DATA FOR THIS TASK
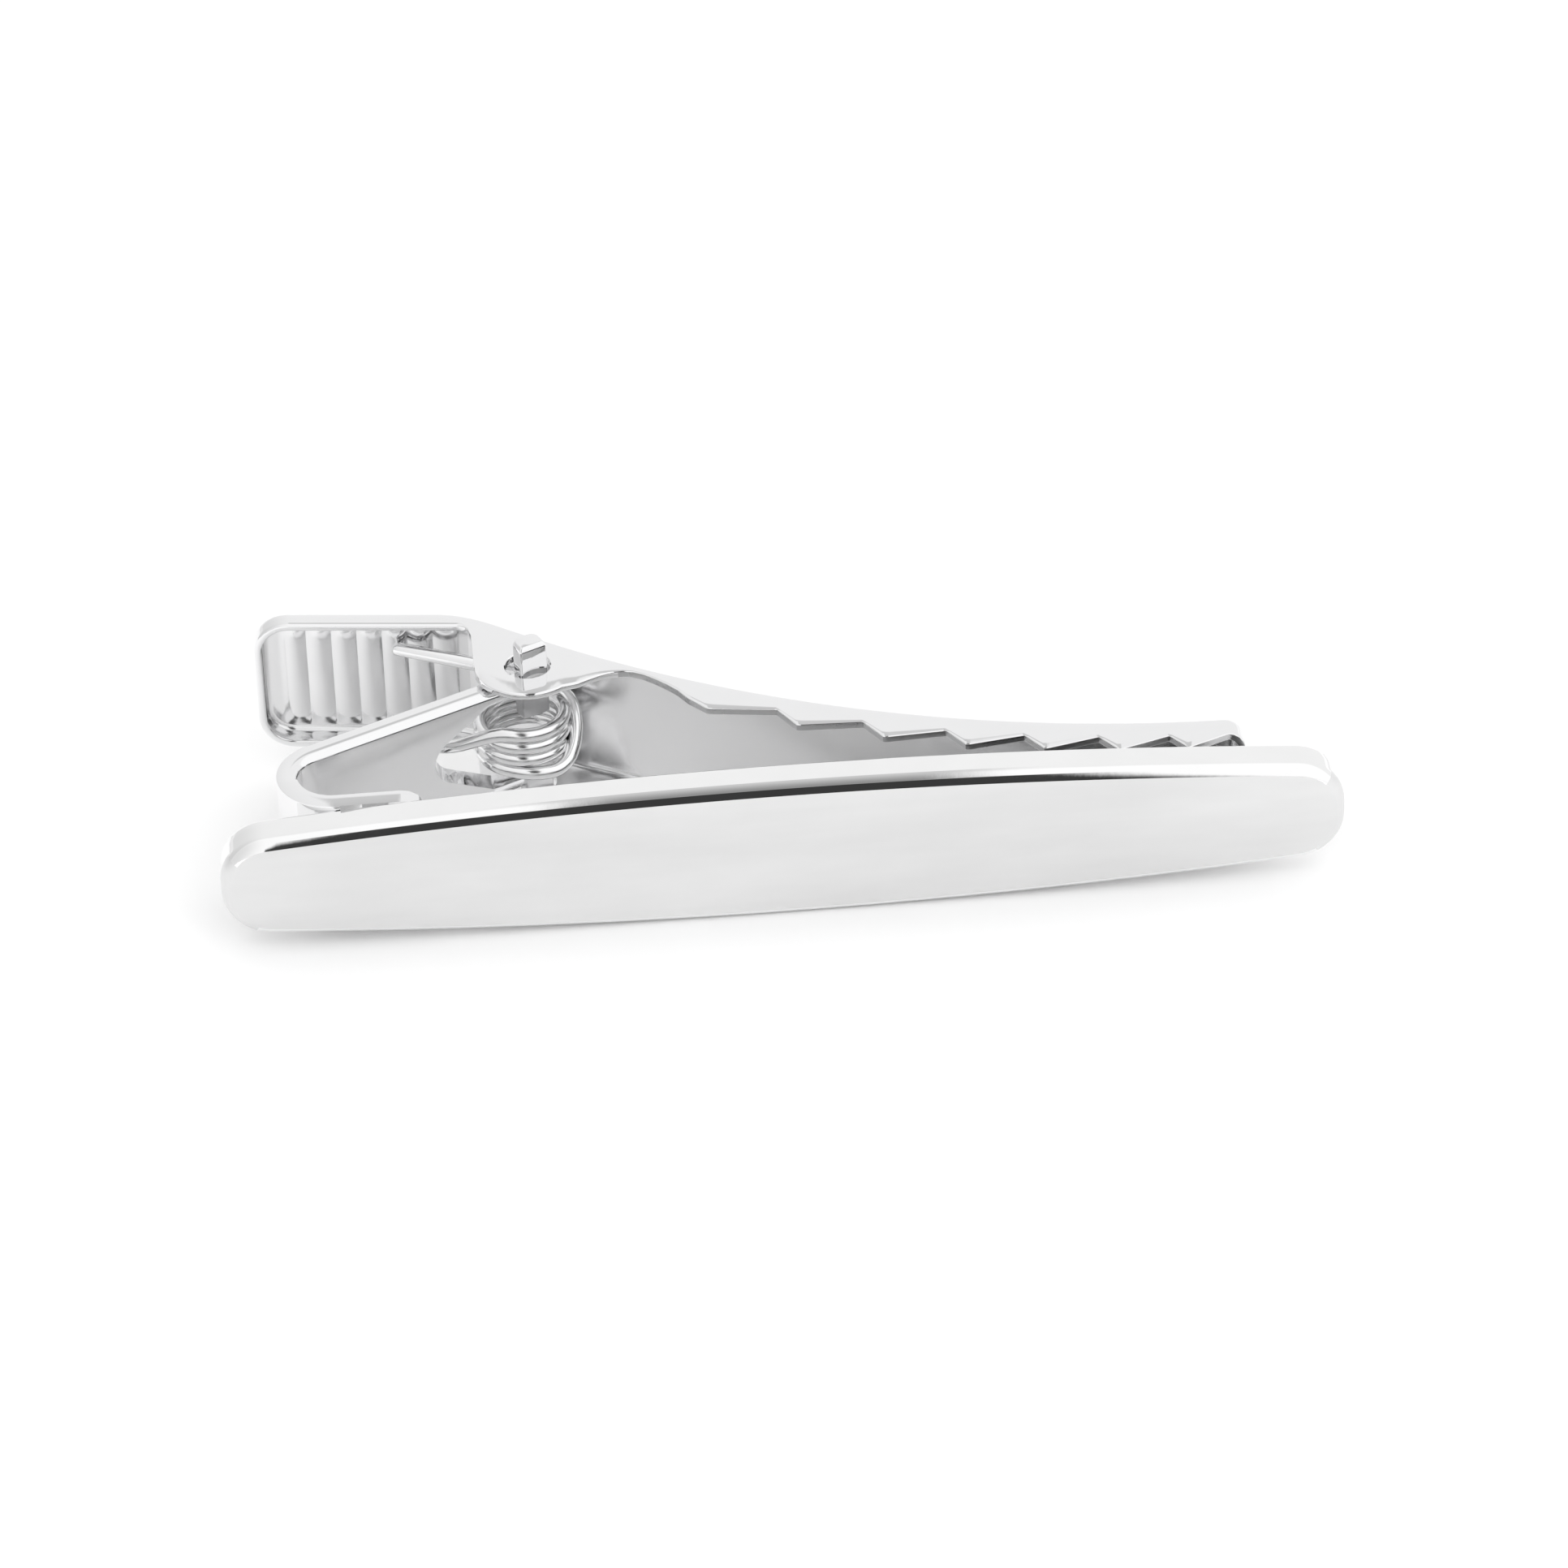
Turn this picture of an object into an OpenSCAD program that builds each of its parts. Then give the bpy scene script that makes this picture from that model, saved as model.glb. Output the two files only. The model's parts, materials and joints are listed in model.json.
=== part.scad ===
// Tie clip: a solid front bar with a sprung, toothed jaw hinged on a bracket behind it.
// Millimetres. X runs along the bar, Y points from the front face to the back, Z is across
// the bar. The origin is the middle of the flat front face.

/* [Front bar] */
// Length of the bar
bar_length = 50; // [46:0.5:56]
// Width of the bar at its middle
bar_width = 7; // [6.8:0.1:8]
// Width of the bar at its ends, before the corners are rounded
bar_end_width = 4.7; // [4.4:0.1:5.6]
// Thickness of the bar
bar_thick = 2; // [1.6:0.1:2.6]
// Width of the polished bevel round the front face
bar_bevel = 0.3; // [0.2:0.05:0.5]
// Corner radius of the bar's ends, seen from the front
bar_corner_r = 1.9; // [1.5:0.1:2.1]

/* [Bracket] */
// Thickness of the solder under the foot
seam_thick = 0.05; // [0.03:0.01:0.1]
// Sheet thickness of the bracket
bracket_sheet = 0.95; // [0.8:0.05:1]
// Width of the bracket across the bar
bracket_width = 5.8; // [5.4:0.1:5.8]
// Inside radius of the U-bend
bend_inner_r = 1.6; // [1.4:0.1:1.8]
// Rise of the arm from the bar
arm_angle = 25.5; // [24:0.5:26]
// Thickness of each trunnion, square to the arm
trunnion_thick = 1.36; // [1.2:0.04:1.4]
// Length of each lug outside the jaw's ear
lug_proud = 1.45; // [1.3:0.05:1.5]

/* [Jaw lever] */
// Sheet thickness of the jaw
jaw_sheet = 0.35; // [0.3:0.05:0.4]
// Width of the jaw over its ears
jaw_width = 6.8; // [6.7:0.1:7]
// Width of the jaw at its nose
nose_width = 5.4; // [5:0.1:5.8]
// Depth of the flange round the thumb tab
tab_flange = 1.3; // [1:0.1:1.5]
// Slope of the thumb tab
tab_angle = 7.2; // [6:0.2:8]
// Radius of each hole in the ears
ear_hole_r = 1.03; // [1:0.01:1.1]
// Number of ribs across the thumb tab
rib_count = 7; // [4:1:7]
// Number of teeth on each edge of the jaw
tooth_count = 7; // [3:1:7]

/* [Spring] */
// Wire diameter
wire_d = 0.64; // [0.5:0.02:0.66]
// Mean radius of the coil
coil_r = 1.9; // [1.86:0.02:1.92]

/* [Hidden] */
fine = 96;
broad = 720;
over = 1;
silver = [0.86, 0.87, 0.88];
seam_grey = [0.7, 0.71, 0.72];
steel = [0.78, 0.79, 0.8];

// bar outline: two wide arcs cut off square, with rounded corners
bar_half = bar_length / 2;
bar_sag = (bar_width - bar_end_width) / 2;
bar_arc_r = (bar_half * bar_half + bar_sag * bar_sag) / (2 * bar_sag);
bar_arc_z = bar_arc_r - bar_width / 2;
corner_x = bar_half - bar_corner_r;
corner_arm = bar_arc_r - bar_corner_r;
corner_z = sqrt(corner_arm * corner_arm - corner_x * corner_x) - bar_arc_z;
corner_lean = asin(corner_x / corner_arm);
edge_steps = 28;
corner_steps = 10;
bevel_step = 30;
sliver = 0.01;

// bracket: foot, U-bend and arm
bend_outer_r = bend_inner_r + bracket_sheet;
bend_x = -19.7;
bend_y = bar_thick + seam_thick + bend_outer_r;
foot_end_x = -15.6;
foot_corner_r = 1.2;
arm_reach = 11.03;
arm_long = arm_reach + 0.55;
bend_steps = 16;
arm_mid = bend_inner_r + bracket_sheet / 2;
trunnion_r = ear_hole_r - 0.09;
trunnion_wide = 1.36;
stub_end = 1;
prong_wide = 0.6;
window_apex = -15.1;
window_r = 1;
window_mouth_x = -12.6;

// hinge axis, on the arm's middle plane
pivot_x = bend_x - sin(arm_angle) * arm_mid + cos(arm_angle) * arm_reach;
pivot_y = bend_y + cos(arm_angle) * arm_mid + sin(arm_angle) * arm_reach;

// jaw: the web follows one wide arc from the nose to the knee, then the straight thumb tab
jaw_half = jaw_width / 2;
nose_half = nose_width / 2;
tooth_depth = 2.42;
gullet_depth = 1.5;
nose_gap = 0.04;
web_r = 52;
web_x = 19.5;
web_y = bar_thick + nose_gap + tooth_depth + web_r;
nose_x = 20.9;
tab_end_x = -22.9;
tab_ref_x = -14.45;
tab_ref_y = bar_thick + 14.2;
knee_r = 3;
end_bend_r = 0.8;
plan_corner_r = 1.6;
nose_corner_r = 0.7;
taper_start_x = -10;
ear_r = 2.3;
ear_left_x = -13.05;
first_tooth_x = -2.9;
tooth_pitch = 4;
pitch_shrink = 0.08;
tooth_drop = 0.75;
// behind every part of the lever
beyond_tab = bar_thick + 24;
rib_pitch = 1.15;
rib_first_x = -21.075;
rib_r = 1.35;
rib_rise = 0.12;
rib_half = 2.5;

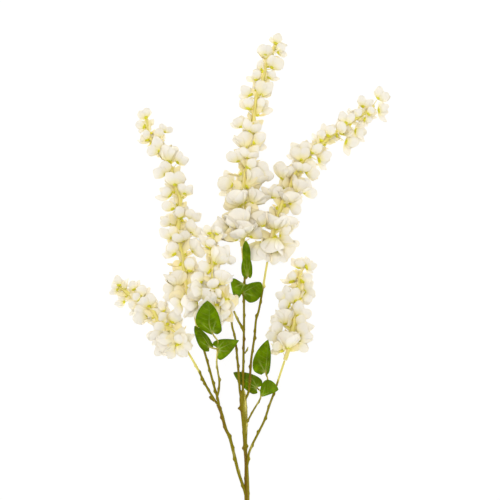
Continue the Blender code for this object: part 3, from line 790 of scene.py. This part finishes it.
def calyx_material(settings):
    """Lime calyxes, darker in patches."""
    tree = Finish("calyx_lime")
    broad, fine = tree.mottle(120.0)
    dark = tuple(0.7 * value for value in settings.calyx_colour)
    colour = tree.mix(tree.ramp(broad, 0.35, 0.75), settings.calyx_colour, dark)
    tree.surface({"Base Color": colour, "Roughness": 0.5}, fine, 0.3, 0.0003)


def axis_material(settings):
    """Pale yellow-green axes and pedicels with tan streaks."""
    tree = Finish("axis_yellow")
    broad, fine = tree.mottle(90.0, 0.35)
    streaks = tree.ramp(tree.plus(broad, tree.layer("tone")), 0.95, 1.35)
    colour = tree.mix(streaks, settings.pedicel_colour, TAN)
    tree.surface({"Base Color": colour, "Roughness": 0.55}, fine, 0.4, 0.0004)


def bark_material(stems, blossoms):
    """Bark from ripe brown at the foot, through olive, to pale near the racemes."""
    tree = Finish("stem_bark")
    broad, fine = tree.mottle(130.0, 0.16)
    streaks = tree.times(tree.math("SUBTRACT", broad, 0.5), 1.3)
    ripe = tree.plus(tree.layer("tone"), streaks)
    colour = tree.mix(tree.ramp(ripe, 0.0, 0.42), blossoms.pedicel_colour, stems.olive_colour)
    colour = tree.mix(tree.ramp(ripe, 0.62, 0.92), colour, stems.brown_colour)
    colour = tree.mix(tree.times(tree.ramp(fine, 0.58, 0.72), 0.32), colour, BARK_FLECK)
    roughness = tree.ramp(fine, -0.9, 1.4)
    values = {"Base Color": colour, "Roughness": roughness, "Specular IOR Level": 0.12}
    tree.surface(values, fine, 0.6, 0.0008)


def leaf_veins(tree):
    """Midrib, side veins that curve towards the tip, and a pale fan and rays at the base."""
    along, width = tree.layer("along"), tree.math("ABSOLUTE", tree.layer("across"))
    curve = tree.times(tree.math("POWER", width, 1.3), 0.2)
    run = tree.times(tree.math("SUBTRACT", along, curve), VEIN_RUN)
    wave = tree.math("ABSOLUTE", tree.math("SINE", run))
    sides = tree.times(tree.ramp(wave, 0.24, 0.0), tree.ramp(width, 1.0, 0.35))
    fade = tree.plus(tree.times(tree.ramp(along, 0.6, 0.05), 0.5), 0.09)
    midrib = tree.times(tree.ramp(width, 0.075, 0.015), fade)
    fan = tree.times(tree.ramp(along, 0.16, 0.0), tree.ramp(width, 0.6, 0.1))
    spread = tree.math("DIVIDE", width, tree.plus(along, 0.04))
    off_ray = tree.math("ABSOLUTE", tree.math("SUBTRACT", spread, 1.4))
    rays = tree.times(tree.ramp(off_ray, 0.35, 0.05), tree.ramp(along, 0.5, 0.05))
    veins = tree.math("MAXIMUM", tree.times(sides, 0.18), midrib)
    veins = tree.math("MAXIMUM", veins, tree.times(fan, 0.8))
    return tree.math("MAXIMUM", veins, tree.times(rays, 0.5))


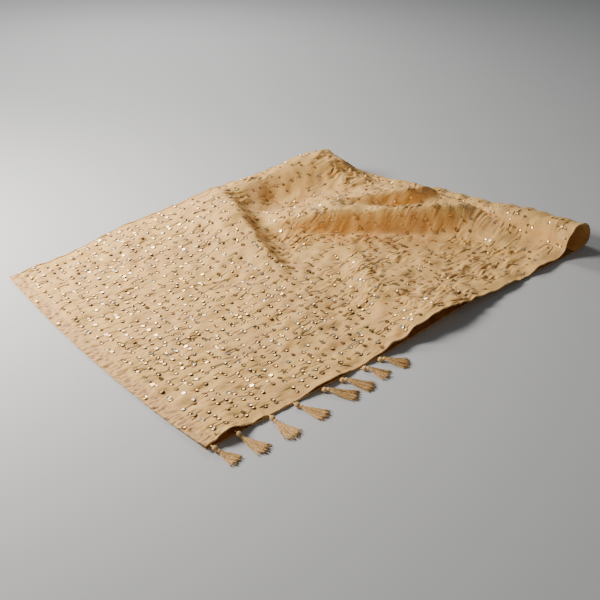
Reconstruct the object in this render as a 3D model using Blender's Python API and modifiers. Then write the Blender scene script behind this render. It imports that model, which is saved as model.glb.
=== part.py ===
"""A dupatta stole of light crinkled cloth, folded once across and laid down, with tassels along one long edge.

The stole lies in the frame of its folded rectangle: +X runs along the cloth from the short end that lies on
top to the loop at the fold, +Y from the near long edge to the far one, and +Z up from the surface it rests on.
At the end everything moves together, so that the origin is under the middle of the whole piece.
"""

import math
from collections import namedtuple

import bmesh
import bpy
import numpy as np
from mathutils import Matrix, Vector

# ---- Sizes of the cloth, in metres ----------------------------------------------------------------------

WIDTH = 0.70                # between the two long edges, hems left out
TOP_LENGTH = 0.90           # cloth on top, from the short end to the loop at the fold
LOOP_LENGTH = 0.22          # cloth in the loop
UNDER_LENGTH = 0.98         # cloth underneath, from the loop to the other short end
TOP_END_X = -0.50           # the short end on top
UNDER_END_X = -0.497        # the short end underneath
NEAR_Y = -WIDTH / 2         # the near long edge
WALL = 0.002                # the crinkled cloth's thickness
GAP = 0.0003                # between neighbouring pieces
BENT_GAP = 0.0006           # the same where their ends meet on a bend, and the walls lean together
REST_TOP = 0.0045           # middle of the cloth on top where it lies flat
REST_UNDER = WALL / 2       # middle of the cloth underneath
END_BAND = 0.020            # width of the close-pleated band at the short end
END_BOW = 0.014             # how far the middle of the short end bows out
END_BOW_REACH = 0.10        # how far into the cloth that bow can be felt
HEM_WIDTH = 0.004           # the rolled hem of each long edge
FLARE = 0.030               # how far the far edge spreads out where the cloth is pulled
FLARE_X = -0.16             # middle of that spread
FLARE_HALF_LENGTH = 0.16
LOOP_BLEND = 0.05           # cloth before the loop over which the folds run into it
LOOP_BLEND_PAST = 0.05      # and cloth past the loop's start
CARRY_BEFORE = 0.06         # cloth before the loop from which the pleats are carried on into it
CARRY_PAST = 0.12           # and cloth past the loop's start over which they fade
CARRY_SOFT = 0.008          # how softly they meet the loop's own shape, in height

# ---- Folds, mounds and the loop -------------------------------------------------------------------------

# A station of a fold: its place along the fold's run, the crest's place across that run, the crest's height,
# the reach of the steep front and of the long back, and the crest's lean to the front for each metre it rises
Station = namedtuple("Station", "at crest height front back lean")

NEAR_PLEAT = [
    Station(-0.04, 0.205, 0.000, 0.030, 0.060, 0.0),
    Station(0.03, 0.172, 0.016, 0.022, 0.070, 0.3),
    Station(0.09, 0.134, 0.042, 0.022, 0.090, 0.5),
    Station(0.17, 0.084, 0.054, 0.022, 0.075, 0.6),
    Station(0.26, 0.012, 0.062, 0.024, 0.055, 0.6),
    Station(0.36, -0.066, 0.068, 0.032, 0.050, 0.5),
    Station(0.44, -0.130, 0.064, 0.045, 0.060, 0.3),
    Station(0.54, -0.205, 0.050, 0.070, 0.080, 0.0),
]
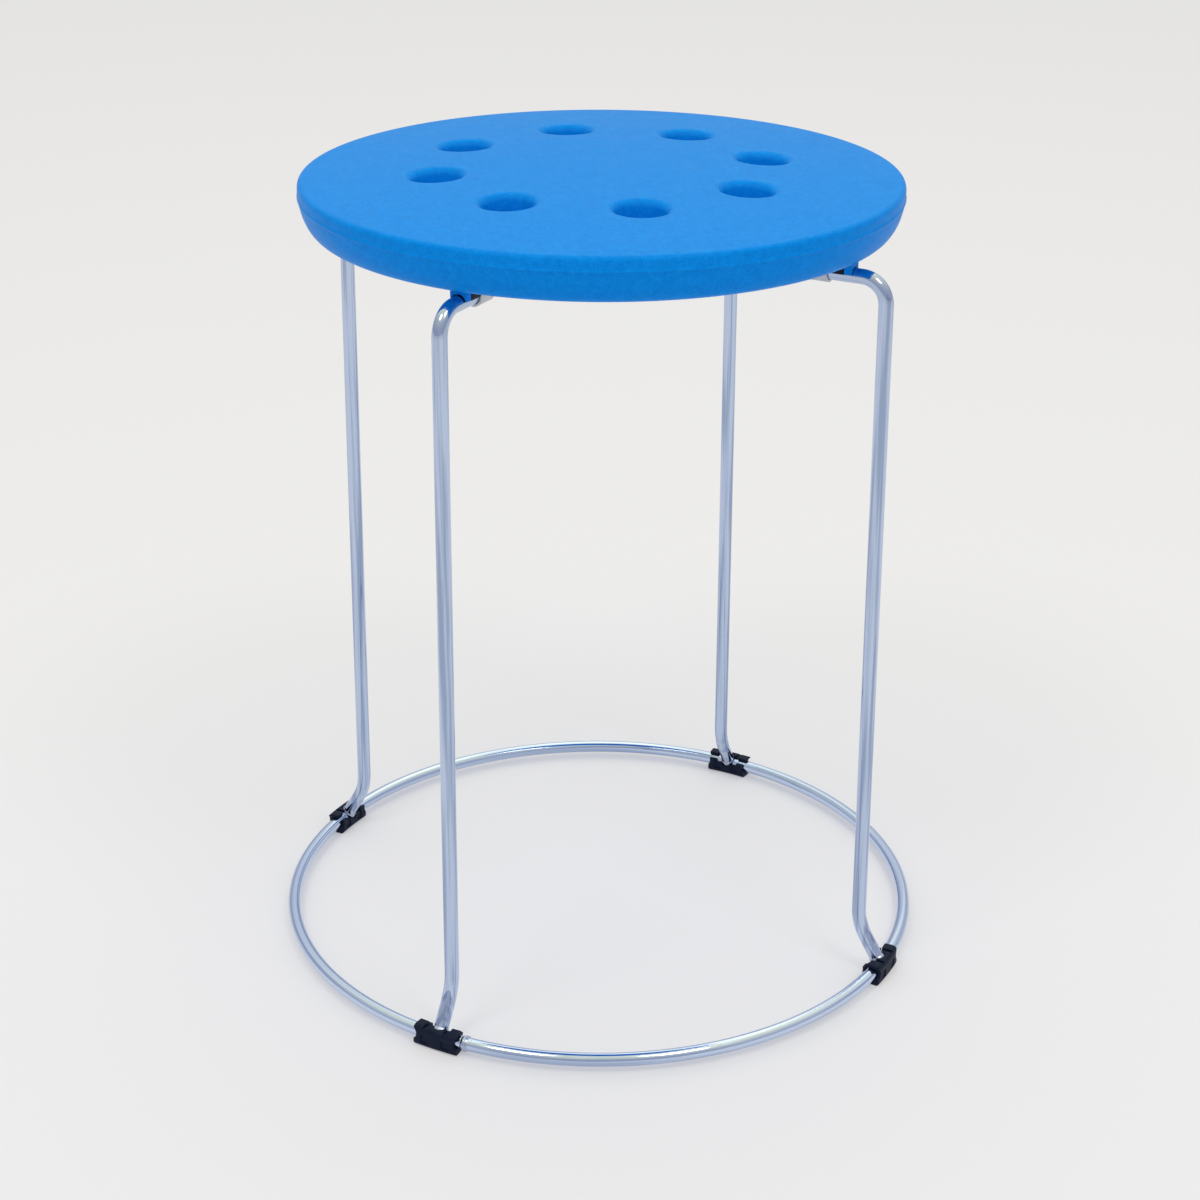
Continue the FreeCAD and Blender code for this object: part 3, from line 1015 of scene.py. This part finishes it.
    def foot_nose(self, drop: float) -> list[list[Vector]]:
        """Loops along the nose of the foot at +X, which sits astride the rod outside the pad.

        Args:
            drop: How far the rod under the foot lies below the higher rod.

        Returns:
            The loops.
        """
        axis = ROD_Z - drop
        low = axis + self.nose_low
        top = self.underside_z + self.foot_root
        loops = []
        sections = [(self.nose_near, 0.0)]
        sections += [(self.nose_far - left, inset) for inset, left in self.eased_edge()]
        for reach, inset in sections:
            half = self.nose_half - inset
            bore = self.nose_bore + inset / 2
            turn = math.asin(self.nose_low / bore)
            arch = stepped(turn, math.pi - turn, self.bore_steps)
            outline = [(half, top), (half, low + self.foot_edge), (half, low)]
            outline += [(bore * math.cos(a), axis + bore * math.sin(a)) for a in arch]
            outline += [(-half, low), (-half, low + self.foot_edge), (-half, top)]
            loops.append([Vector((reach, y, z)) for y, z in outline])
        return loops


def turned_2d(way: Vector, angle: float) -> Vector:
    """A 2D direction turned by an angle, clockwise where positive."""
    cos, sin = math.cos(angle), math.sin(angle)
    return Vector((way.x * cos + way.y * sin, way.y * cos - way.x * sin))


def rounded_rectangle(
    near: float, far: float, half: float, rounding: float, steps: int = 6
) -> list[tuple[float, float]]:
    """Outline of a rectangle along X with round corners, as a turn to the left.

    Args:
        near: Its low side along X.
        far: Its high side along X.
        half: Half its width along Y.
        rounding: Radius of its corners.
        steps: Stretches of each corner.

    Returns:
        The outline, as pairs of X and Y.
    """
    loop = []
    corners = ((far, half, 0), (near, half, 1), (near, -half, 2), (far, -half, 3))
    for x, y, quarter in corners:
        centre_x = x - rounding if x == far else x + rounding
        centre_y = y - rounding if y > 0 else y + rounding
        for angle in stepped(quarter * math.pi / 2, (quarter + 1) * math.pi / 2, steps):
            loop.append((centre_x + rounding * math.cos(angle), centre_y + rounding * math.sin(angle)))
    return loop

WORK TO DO
Your task is to restate word for word the lines from the top of the data to the line containing "lug_proud = 1.45; // [1.3:0.05:1.5]", both ends included, with every picture left out.

PROBLEM SOLUTION
Turn this picture of an object into an OpenSCAD program that builds each of its parts. Then give the bpy scene script that makes this picture from that model, saved as model.glb. Output the two files only. The model's parts, materials and joints are listed in model.json.
=== part.scad ===
// Tie clip: a solid front bar with a sprung, toothed jaw hinged on a bracket behind it.
// Millimetres. X runs along the bar, Y points from the front face to the back, Z is across
// the bar. The origin is the middle of the flat front face.

/* [Front bar] */
// Length of the bar
bar_length = 50; // [46:0.5:56]
// Width of the bar at its middle
bar_width = 7; // [6.8:0.1:8]
// Width of the bar at its ends, before the corners are rounded
bar_end_width = 4.7; // [4.4:0.1:5.6]
// Thickness of the bar
bar_thick = 2; // [1.6:0.1:2.6]
// Width of the polished bevel round the front face
bar_bevel = 0.3; // [0.2:0.05:0.5]
// Corner radius of the bar's ends, seen from the front
bar_corner_r = 1.9; // [1.5:0.1:2.1]

/* [Bracket] */
// Thickness of the solder under the foot
seam_thick = 0.05; // [0.03:0.01:0.1]
// Sheet thickness of the bracket
bracket_sheet = 0.95; // [0.8:0.05:1]
// Width of the bracket across the bar
bracket_width = 5.8; // [5.4:0.1:5.8]
// Inside radius of the U-bend
bend_inner_r = 1.6; // [1.4:0.1:1.8]
// Rise of the arm from the bar
arm_angle = 25.5; // [24:0.5:26]
// Thickness of each trunnion, square to the arm
trunnion_thick = 1.36; // [1.2:0.04:1.4]
// Length of each lug outside the jaw's ear
lug_proud = 1.45; // [1.3:0.05:1.5]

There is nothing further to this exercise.